What is the main ongoing work of the Holy Spirit?
Ask different types of churches and you’ll get different answers. Look at the actual practice of those same churches and you may come to different conclusions yet.
Draw people to Jesus. Regenerate the spirits of those who trust in Him. Enable believers to know that they personally are children of God. Empower the believers for miraculous signs and wonders. Empower the believers to live holy lives. Bring the Word of God to the church through prophetic utterances. Make the Scriptures come alive. Convict the world of sin, righteousness and judgment.
They’re all good answers, and most of us would probably agree that all of these are the work of the Holy Spirit today, unless you’re cessationist about miraculous signs.
The difference between our churches on this is mostly a matter of what we emphasise in practice.
More traditional, less Pentecostal/Charismatic type churches tend to emphasise the inward work – enlivening the Scriptures, quickening the spirit, enabling holiness of life – while more Pentecostal/Charismatic churches tend to emphasise the outward – demonstrating the Kingdom of God through miraculous signs and the prophetic word. We acknowledge it all as the work of the Holy Spirit, but in practice we tend to major on one or the other.
Most of the more Pentecostal/Charismatic churches have tended to so emphasise the outward at least in part out of a reaction against the cessationist or pseudo-cessationist milieu in which they came to be. It was a recognition that no, the Bible doesn’t actually say that once the canon of Scripture was completed that no-one could expect miracles any more. God is the same God today as the One who gave life to Lazarus, cleansed the lepers and parted the Red Sea. It might be that we don’t see many miracles today for the same reason that Jesus couldn’t perform many miraculous signs in Nazareth: because of unbelief.

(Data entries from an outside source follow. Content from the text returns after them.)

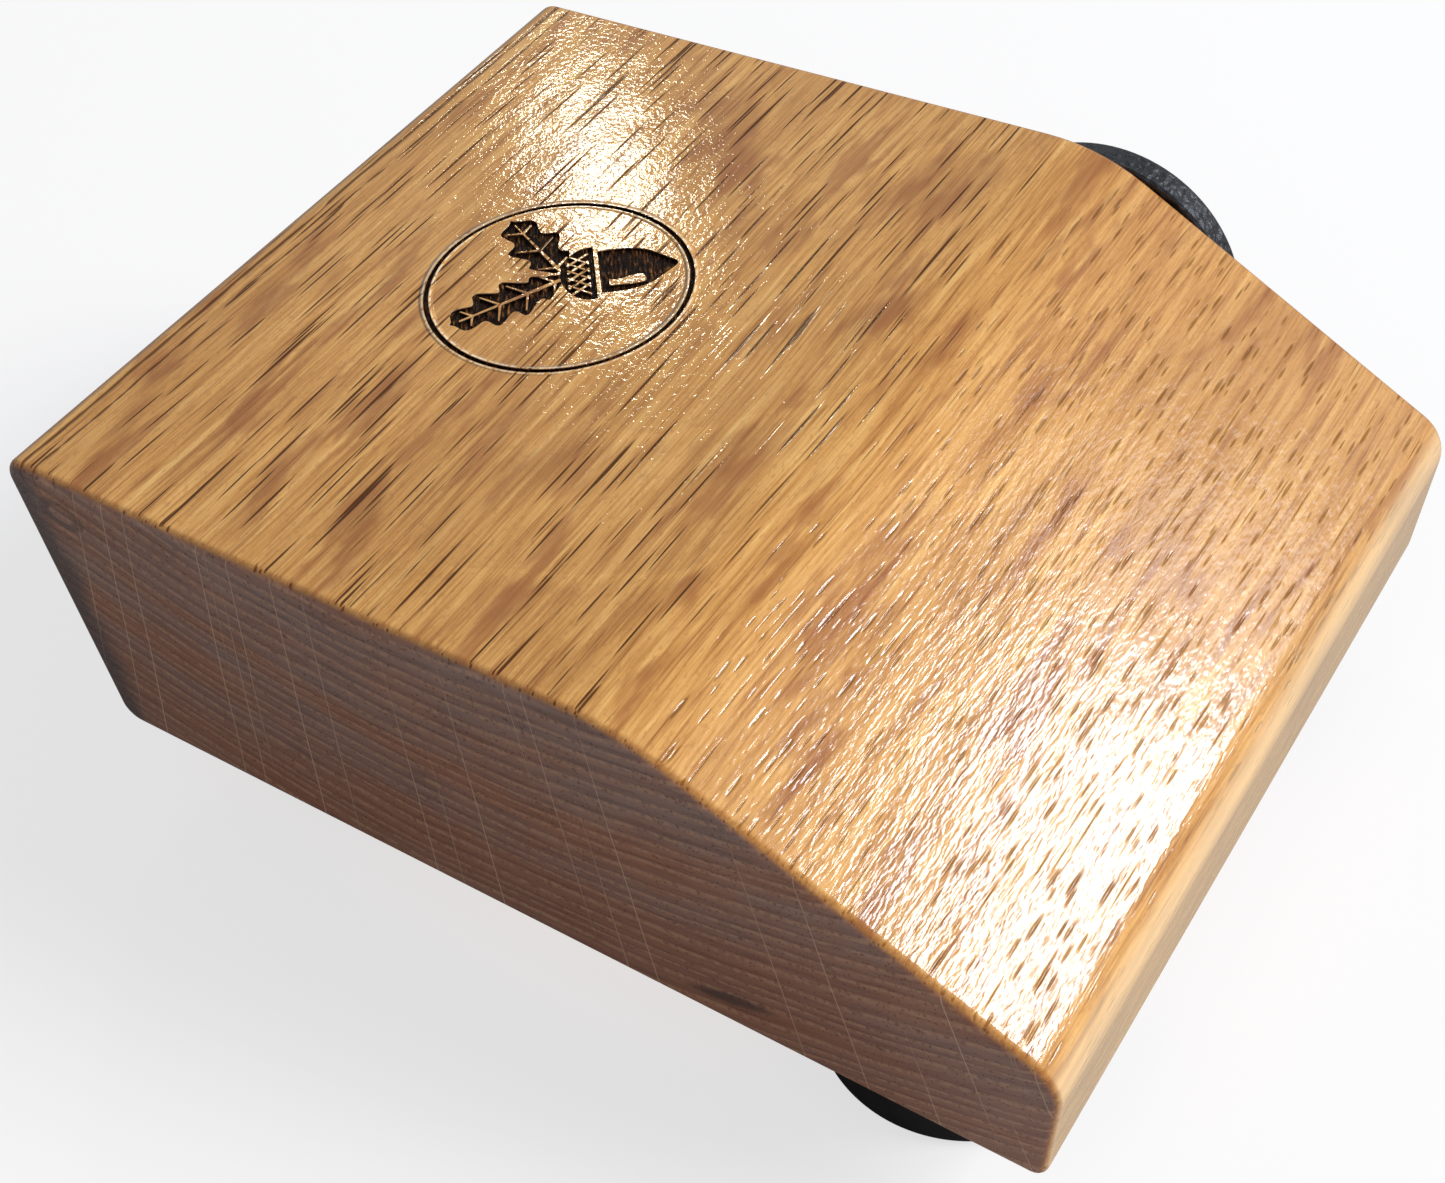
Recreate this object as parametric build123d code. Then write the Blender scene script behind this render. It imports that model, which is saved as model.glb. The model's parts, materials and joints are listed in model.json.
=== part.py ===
"""Wedge-shaped solid oak stomp box: a foot percussion block with a piezo pickup inside
and a 6.35 mm jack in its side.

Frame: millimetres, +Z up, z = 0 on the floor under the rubber feet. +X is the player's right
(jack side), -Y is the thin front edge, +Y the thick back. The origin is on the floor under the
middle of the overall envelope. The grain runs along X, so the two X faces are end grain.
Pieces are laid out about the block's own centre line and shifted by ENVELOPE_SHIFT when written.
"""

import math
import os
from collections import namedtuple

from build123d import *

Screw = namedtuple("Screw", "head_r head_h shank_r length")

# ---------------------------------------------------------------- block
BLOCK_W = 110.0  # along X
BLOCK_L = 137.0  # along Y
BLOCK_H = 45.0  # thickness at the back
FOOT_H = 11.0  # the feet lift the block by this much
BEND_Y = -17.9  # where the flat top turns into the slope
SLOPE_DEG = 27.0
BEND_R = 30.0
BACK_TOP_R = 3.0
BACK_BOTTOM_R = 3.0
FRONT_TOP_R = 6.4  # rounded nose
FRONT_BOTTOM_R = 1.6
END_EDGE_R = 1.2  # eased edge round both end-grain faces

HALF_W, HALF_L = BLOCK_W / 2, BLOCK_L / 2
BLOCK_BOTTOM = FOOT_H
BLOCK_TOP = FOOT_H + BLOCK_H

# engraving on the flat top
RING_X, RING_Y = 1.2, 27.8
RING_R = 16.3  # mean radius
RING_LINE = 0.65
ENGRAVE = 0.4  # depth of ring and motif
ABOVE_TOP = 0.5  # engraving cutters start this far above the block

# routed pocket, and the plate that covers it from below
POCKET_L = 62.0
POCKET_Y0, POCKET_Y1 = -26.0, 13.0
POCKET_TOP = 42.5
POCKET_R = 6.0
PLATE_L, PLATE_W, PLATE_T = 84.0, 49.0, 3.0
PLATE_Y = -4.5
PLATE_GAP = 0.2
PLATE_SCREW = Screw(head_r=2.75, head_h=1.7, shank_r=1.45, length=9.5)
PLATE_SCREW_X, PLATE_SCREW_Y = 37.0, 19.5  # offsets from the plate's centre
PLATE_HOLES = [
    (x_side * PLATE_SCREW_X, PLATE_Y + y_side * PLATE_SCREW_Y)
    for x_side in (-1, 1)
    for y_side in (-1, 1)
]

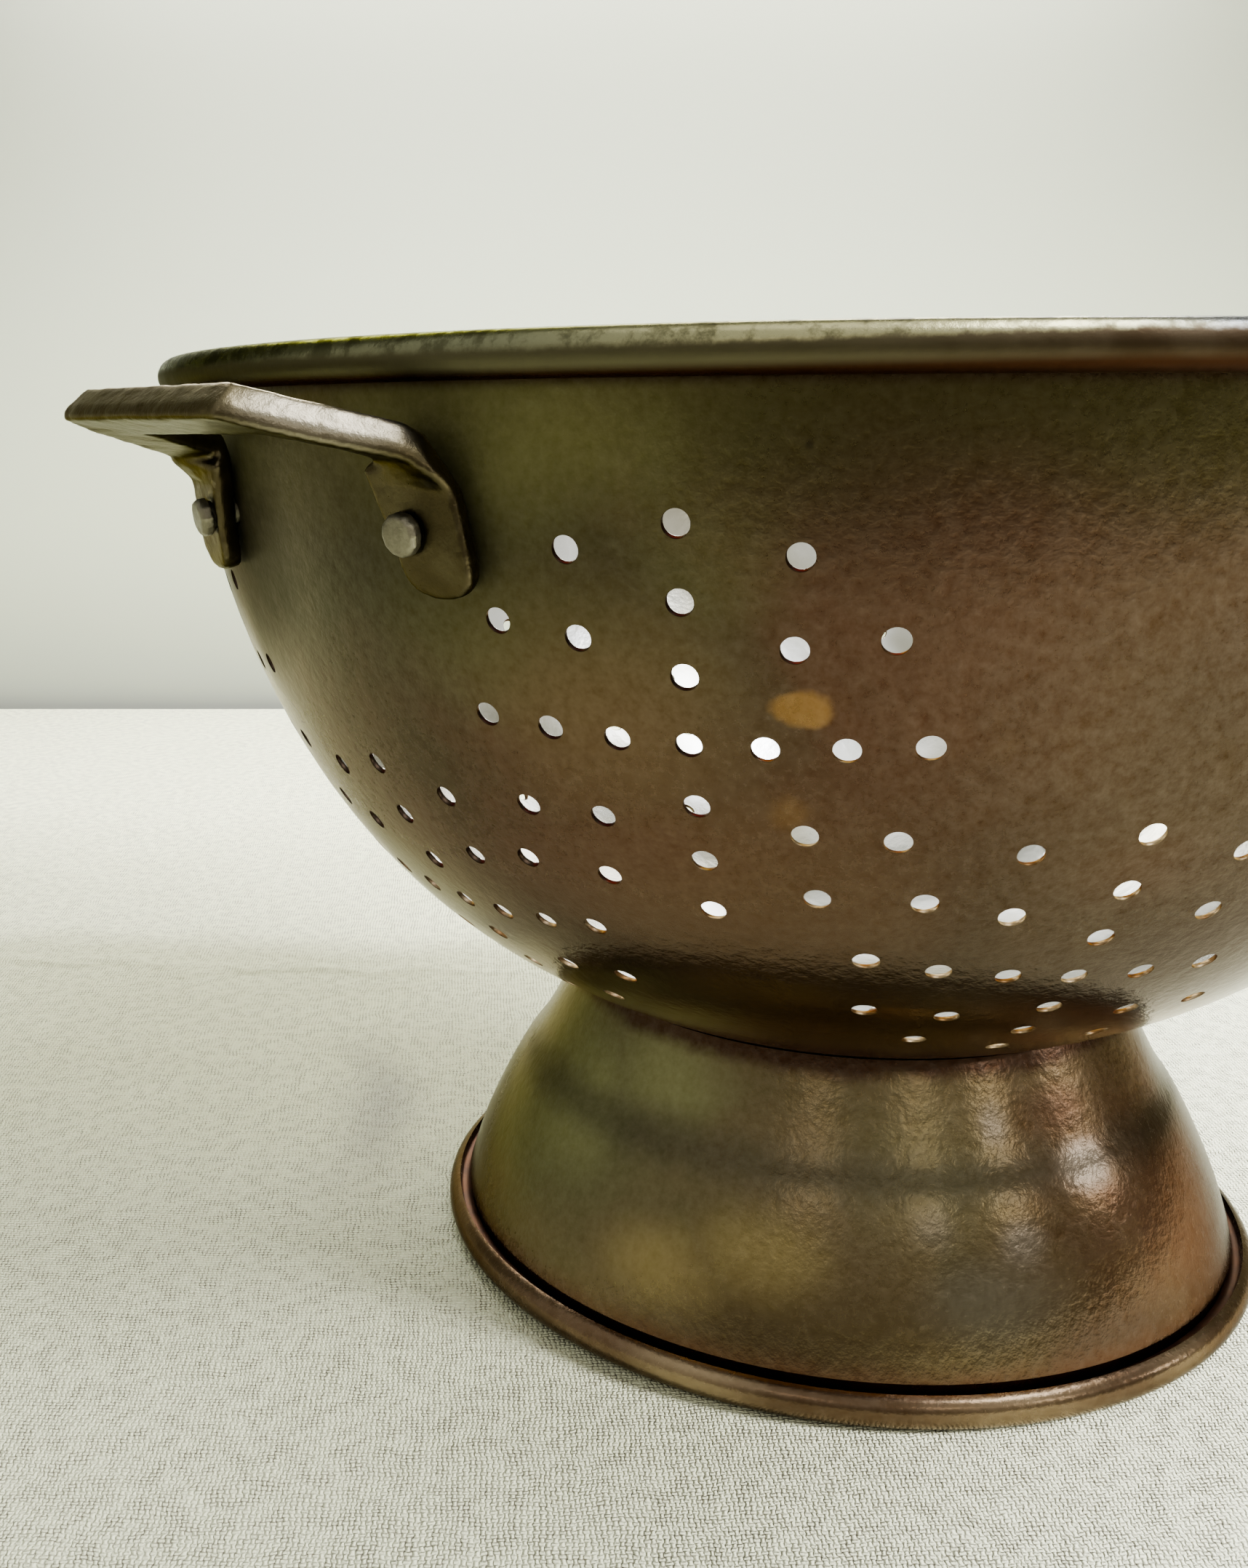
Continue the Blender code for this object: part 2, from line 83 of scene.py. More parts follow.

But in some cases the pendulum has swung so far to the outward demonstrations of the Holy Spirit’s work that we have no practical place for His more behind-the-scenes work. We acknowledge in theory that the Holy Spirit’s work in us ought to result in changed lives and holy character, but practically speaking we only talk about His demonstrative work of miracles and healings. When we don’t know what to do, sometimes we seek a prophetic “now” word from the Lord rather than implementing the answers He has already given in the Scriptures. We don’t teach people how to study the Bible; we teach them how to hear from the Lord in prayer.
It’s important that we expect God to show up in miraculous ways. It’s important that we expect God to continue to speak to us. It’s important that we train people to listen to His voice. It’s unnatural when we don’t: He’s the same yesterday, today and forever, and He calls Himself “The Word”.
But part of hearing His voice is learning to recognise who is speaking, and if we don’t know what He’s already said in the Scripture how can we identify if this new word is really Him or not? Part of God showing up is that our lives are changed and we don’t act like we once did, not just that we’re breathless with emotion and feel all tingly.
It’s vital that our emotions be involved in our Christianity. We are whole people, and our whole being must praise His name – emotions too.
But we are whole people, and our whole being must praise His name – mind as well. It’s not enough to really feel emotionally that we are His child, as important as that is. We must learn to be like Him and think our Father’s thoughts as well.
What if the answer to our sung “I want to know You” is “There’s a Book in your hand that’s all about Me. Read it!“
What if God shows up in our worship service without all the tingly feelings and bangs and noises?
What if His guidance and speaking comes mediated through His indwelling Presence in other believers and a big discussion and debate like the Acts 15 Council of Jerusalem?
What if the demonstration of His Presence is that we are all pouring out onto the streets to tell people about Him rather than that we’re all bouncing around in here practicing using His gifts on one another?
What if the evidence that we’ve really met with God is Jacob’s evidence? He spent all night wrestling with God face to face in bodily form, and he came away from the expecience not with new power for success and victory, but with a new name and a limp.
Not an empowering, but an impediment. And not a temporary impediment, but a permanent reminder to him of his new-found dependence on the Lord and of God’s trustworthiness to be all that Jacob needed Him to be. If God were to do that in one of our modern Holy Spirit-led worship services, would we even recognise Him?
Sometimes I’m afraid the answer for a lot of us might be “no”.